Monday, March 12, 2018

Protagonist on autism spectrum shares challenges with readers in Rain Reign

By Elaine Cohen

Award-winning American author Ann M. Martin’s protagonist in Rain Reign is fifth grade student Rose Howard. The 12-year-old is obsessed with homonyms and prime numbers.  When her father finds a dog in the rain, Rose aptly names the 23-pound dog, Rain Reign. Coincidentally, the 221-page pocket novel is distributed by Raincoast Books in Canada.

Photo: Raincoast Books
 Suggested for nine to 12 year-olds, this enlightening story is bound to enthrall educators and parents. The author acknowledges the insight she gained from Jamey Wolff, co-founder and program director of the Center for Spectrum Services in New York’s Hudson Valley. The Center serves students on the autism spectrum. The author’s captivating delivery and focus on autism are enlightening.  Her knowledge and lifelong experience as a dog owner also come into play.

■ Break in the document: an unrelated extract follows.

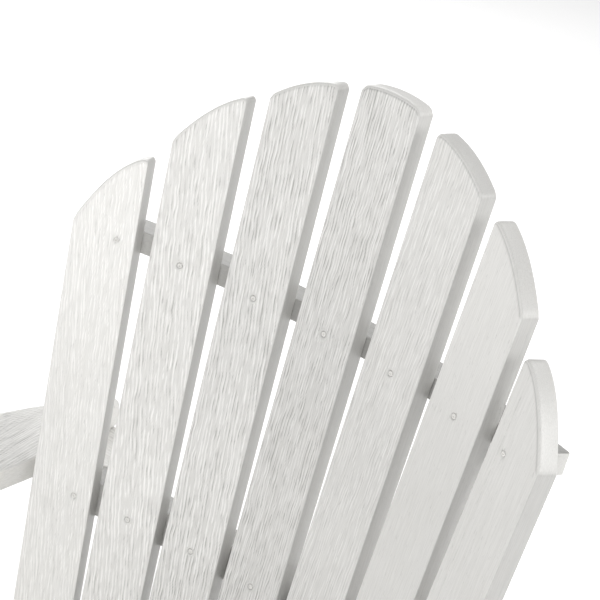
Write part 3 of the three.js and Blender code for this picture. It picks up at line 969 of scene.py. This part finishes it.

Martin masters her protagonist’s voice and transports readers into Rose’s mind. We share the girl’s loneliness and pangs of frustration. Rose is on the autism spectrum. She is bright but quirky; therefore, unwittingly disrupts the class with verbal outbursts and inappropriate behaviour. In addition, her hard-drinking father’s employment issues, volatile temper, intolerance and financial woes complicate the child’s motherless home life. 

This human interest story is laced with intrigue. Readers may shed a few tears but they are certain to bond with Rose and gain respect for her compassionate nature. As a bonus, they receive a good grounding on homonyms.